## Goal:
Return, word for word, every line that follows.

## Collected data:

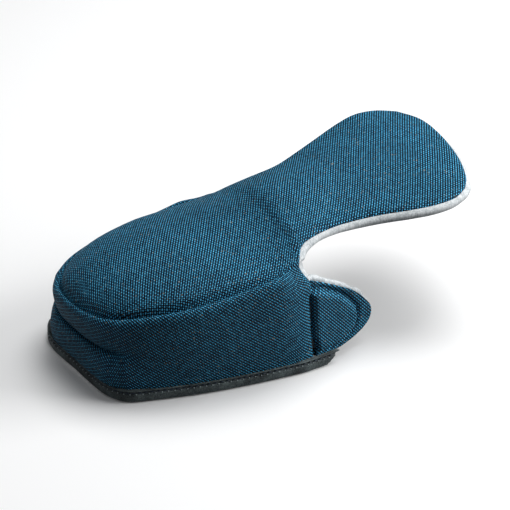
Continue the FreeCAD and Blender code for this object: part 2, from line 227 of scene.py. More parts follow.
# %% Heights of the crown
CROWN_RISE = [(-120, 15.5), (-60, 15.5), (-30, 14.5), (-6, 12.8), (20, 9.0), (50, 5.5),
              (80, 3.6), (118, 2.4)]      # (mm along, mm of height)
CROWN_HALF = 50.0     # mm from the crease over which the crown swells
EDGE_PUFF, BLUNT = 0.58, 6    # share of the rise that comes right at the crease, and how squarely
CREASE_DROP = 1.6     # mm by which the thread pulls the crease down
NOTCH_FADE = (-28, -10)       # mm along: the crease is full before it and gone after it
PUFF_FADE = (-64, -6)         # mm along over which that share goes
CELL_LONG, TIP_ROUND = 2.55, 16.0     # mm: a cell of the paddle, and its tip's rounded edge
crease_line = np.vstack([near_line[: HOOD_CELLS + 1], toe_line, far_line[: HOOD_CELLS + 1]])


def patch(u, w, near, far, start, end):
    """A place inside four border lines: u runs along, w across, both 0 to 1."""
    at_u, at_w = round(u * (len(near) - 1)), round(w * (len(start) - 1))
    ruled = (1 - w) * near[at_u] + w * far[at_u] + (1 - u) * start[at_w] + u * end[at_w]
    corners = ((1 - u) * ((1 - w) * near[0] + w * far[0]) + u * ((1 - w) * near[-1] + w * far[-1]))
    return ruled - corners


def crown_height(u, w, x, y):
    """How far the padded crown stands above its border lines."""
    fade = eased(x, *NOTCH_FADE)
    away = min(np.linalg.norm(crease_line[:, :2] - (x, y), axis=1).min() / CROWN_HALF, 1)
    side = (1 - away) + (abs(2 * w - 1) - (1 - away)) * fade
    puff = EDGE_PUFF * (1 - eased(x, *PUFF_FADE))
    dome = (1 - puff) * (1 - side**2) + puff * (1 - side**BLUNT) ** 0.5
    rise = np.interp(x, *zip(*CROWN_RISE))
    tip = min((1 - u) * LENGTH_CELLS * CELL_LONG / TIP_ROUND, 1)
    return rise * dome * (1 - (1 - tip) ** 2) ** 0.5


print("crest over the middle of the hood:", round(crown_height(0.25, 0.5, -60, 0), 1))

# %% [markdown]
# ## The walls
# Each wall panel leaves the crease outwards, rolls over a padded shoulder and drops to the hem. A
# profile like that is easiest to draw as a walk: short steps, each with a direction. The toe has
# one more roll, a pressed groove, and a pad below it. The hood's border edges of the grid are
# extruded once for each step, so the walls share the crown's own vertices and nothing can gap.

# %% Profiles of the walls
WALL_FOOT = 3.0       # mm above the ground where the cloth ends behind the strip
SIDE_WALK = [(0.0, 65), (0.035, 45), (0.07, 5), (0.13, -48), (0.2, -80), (0.5, -90), (0.8, -93),
             (1.0, -96)]
TOE_WALK = [(0.0, 65), (0.035, 45), (0.07, 5), (0.13, -50), (0.2, -88), (0.38, -108), (0.46, -140),
            (0.49, -150), (0.5, 15), (0.57, 5), (0.6, -30), (0.68, -58), (0.79, -82), (0.9, -102),
            (1.0, -125)]
NOTCH_WALK = [(0.0, -25), (0.1, -50), (0.25, -75), (0.4, -88), (1.0, -96)]
ROW_SPREAD = 1.25     # rows lie closer together near the crease
WALK_STEPS = 400      # short steps of a walk
TOE_LONGER = 1.12     # the toe's walk is longer than its drop, because it folds
TOE_FACING = (0.55, 0.9)      # a column takes the toe's profile as it turns to face the toe
OUTWARD_PASSES = 6    # times that the columns' outward directions are evened


def walk(turns, length):
    """Places (outward, down) of each row after walking the profile from the crease."""
    shares = (np.arange(WALL_ROWS + 1) / WALL_ROWS) ** ROW_SPREAD
    fine = np.linspace(0, 1, WALK_STEPS)
    angles = np.radians(np.interp(fine, *zip(*turns)))
    out = np.concatenate([[0], np.cumsum(np.cos(angles[:-1]))]) * length / WALK_STEPS
    down = np.concatenate([[0], np.cumsum(np.sin(angles[:-1]))]) * length / WALK_STEPS
    return shares, np.interp(shares, fine, out), np.interp(shares, fine, down)


def wall_places(side_walk, toe_walk):
    """Every wall vertex as an array (row, column, xyz) in mm."""
    crease = np.vstack([near_line[HOOD_CELLS:0:-1], toe_line[:-1], far_line[: HOOD_CELLS + 1]])
    hem = np.vstack([through(HEM_NEAR, HOOD_CELLS)[:-1], through(HEM_TOE, WIDTH_CELLS)[:-1],
                     through(HEM_FAR, HOOD_CELLS)])
    tangent = np.gradient(crease[:, :2], axis=0)
    for _ in range(OUTWARD_PASSES):
        tangent[1:-1] = (tangent[:-2] + 2 * tangent[1:-1] + tangent[2:]) / 4
    tangent /= np.linalg.norm(tangent, axis=1)[:, None]
    outward = np.stack([-tangent[:, 1], tangent[:, 0]], axis=1)
    crease[:, 2] -= CREASE_DROP * (1 - eased(crease[:, 0], *NOTCH_FADE))
    places = np.zeros((WALL_ROWS + 1, len(crease), 3))
    for column, (top, foot, away) in enumerate(zip(crease, hem, outward)):
        toe_share = eased(-away[0], *TOE_FACING)
        drop = top[2] - WALL_FOOT
        shares, side_out, side_down = walk(side_walk, drop)
        toe_out, toe_down = walk(toe_walk, drop * TOE_LONGER)[1:]
        plain_out, plain_down = walk(NOTCH_WALK, drop)[1:]
        fade = eased(top[0], *NOTCH_FADE)
        out = side_out + (toe_out - side_out) * toe_share + (plain_out - side_out) * fade
        down = side_down + (toe_down - side_down) * toe_share + (plain_down - side_down) * fade
        down = down * drop / -down[-1]
        reach = (foot - top[:2]) @ away
        out = out + (reach - out[-1]) * shares
        slide = (foot - top[:2]) - away * reach
        places[:, column, :2] = top[:2] + out[:, None] * away + slide * shares[:, None]
        places[:, column, 2] = top[2] + down
    return places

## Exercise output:
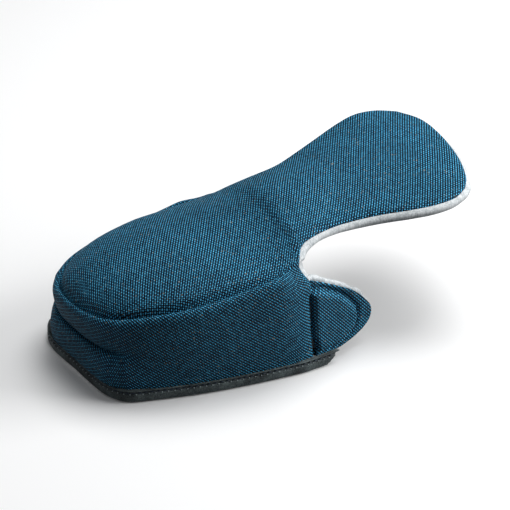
Continue the FreeCAD and Blender code for this object: part 2, from line 227 of scene.py. More parts follow.
# %% Heights of the crown
CROWN_RISE = [(-120, 15.5), (-60, 15.5), (-30, 14.5), (-6, 12.8), (20, 9.0), (50, 5.5),
              (80, 3.6), (118, 2.4)]      # (mm along, mm of height)
CROWN_HALF = 50.0     # mm from the crease over which the crown swells
EDGE_PUFF, BLUNT = 0.58, 6    # share of the rise that comes right at the crease, and how squarely
CREASE_DROP = 1.6     # mm by which the thread pulls the crease down
NOTCH_FADE = (-28, -10)       # mm along: the crease is full before it and gone after it
PUFF_FADE = (-64, -6)         # mm along over which that share goes
CELL_LONG, TIP_ROUND = 2.55, 16.0     # mm: a cell of the paddle, and its tip's rounded edge
crease_line = np.vstack([near_line[: HOOD_CELLS + 1], toe_line, far_line[: HOOD_CELLS + 1]])


def patch(u, w, near, far, start, end):
    """A place inside four border lines: u runs along, w across, both 0 to 1."""
    at_u, at_w = round(u * (len(near) - 1)), round(w * (len(start) - 1))
    ruled = (1 - w) * near[at_u] + w * far[at_u] + (1 - u) * start[at_w] + u * end[at_w]
    corners = ((1 - u) * ((1 - w) * near[0] + w * far[0]) + u * ((1 - w) * near[-1] + w * far[-1]))
    return ruled - corners


def crown_height(u, w, x, y):
    """How far the padded crown stands above its border lines."""
    fade = eased(x, *NOTCH_FADE)
    away = min(np.linalg.norm(crease_line[:, :2] - (x, y), axis=1).min() / CROWN_HALF, 1)
    side = (1 - away) + (abs(2 * w - 1) - (1 - away)) * fade
    puff = EDGE_PUFF * (1 - eased(x, *PUFF_FADE))
    dome = (1 - puff) * (1 - side**2) + puff * (1 - side**BLUNT) ** 0.5
    rise = np.interp(x, *zip(*CROWN_RISE))
    tip = min((1 - u) * LENGTH_CELLS * CELL_LONG / TIP_ROUND, 1)
    return rise * dome * (1 - (1 - tip) ** 2) ** 0.5


print("crest over the middle of the hood:", round(crown_height(0.25, 0.5, -60, 0), 1))

# %% [markdown]
# ## The walls
# Each wall panel leaves the crease outwards, rolls over a padded shoulder and drops to the hem. A
# profile like that is easiest to draw as a walk: short steps, each with a direction. The toe has
# one more roll, a pressed groove, and a pad below it. The hood's border edges of the grid are
# extruded once for each step, so the walls share the crown's own vertices and nothing can gap.

# %% Profiles of the walls
WALL_FOOT = 3.0       # mm above the ground where the cloth ends behind the strip
SIDE_WALK = [(0.0, 65), (0.035, 45), (0.07, 5), (0.13, -48), (0.2, -80), (0.5, -90), (0.8, -93),
             (1.0, -96)]
TOE_WALK = [(0.0, 65), (0.035, 45), (0.07, 5), (0.13, -50), (0.2, -88), (0.38, -108), (0.46, -140),
            (0.49, -150), (0.5, 15), (0.57, 5), (0.6, -30), (0.68, -58), (0.79, -82), (0.9, -102),
            (1.0, -125)]
NOTCH_WALK = [(0.0, -25), (0.1, -50), (0.25, -75), (0.4, -88), (1.0, -96)]
ROW_SPREAD = 1.25     # rows lie closer together near the crease
WALK_STEPS = 400      # short steps of a walk
TOE_LONGER = 1.12     # the toe's walk is longer than its drop, because it folds
TOE_FACING = (0.55, 0.9)      # a column takes the toe's profile as it turns to face the toe
OUTWARD_PASSES = 6    # times that the columns' outward directions are evened


def walk(turns, length):
    """Places (outward, down) of each row after walking the profile from the crease."""
    shares = (np.arange(WALL_ROWS + 1) / WALL_ROWS) ** ROW_SPREAD
    fine = np.linspace(0, 1, WALK_STEPS)
    angles = np.radians(np.interp(fine, *zip(*turns)))
    out = np.concatenate([[0], np.cumsum(np.cos(angles[:-1]))]) * length / WALK_STEPS
    down = np.concatenate([[0], np.cumsum(np.sin(angles[:-1]))]) * length / WALK_STEPS
    return shares, np.interp(shares, fine, out), np.interp(shares, fine, down)


def wall_places(side_walk, toe_walk):
    """Every wall vertex as an array (row, column, xyz) in mm."""
    crease = np.vstack([near_line[HOOD_CELLS:0:-1], toe_line[:-1], far_line[: HOOD_CELLS + 1]])
    hem = np.vstack([through(HEM_NEAR, HOOD_CELLS)[:-1], through(HEM_TOE, WIDTH_CELLS)[:-1],
                     through(HEM_FAR, HOOD_CELLS)])
    tangent = np.gradient(crease[:, :2], axis=0)
    for _ in range(OUTWARD_PASSES):
        tangent[1:-1] = (tangent[:-2] + 2 * tangent[1:-1] + tangent[2:]) / 4
    tangent /= np.linalg.norm(tangent, axis=1)[:, None]
    outward = np.stack([-tangent[:, 1], tangent[:, 0]], axis=1)
    crease[:, 2] -= CREASE_DROP * (1 - eased(crease[:, 0], *NOTCH_FADE))
    places = np.zeros((WALL_ROWS + 1, len(crease), 3))
    for column, (top, foot, away) in enumerate(zip(crease, hem, outward)):
        toe_share = eased(-away[0], *TOE_FACING)
        drop = top[2] - WALL_FOOT
        shares, side_out, side_down = walk(side_walk, drop)
        toe_out, toe_down = walk(toe_walk, drop * TOE_LONGER)[1:]
        plain_out, plain_down = walk(NOTCH_WALK, drop)[1:]
        fade = eased(top[0], *NOTCH_FADE)
        out = side_out + (toe_out - side_out) * toe_share + (plain_out - side_out) * fade
        down = side_down + (toe_down - side_down) * toe_share + (plain_down - side_down) * fade
        down = down * drop / -down[-1]
        reach = (foot - top[:2]) @ away
        out = out + (reach - out[-1]) * shares
        slide = (foot - top[:2]) - away * reach
        places[:, column, :2] = top[:2] + out[:, None] * away + slide * shares[:, None]
        places[:, column, 2] = top[2] + down
    return places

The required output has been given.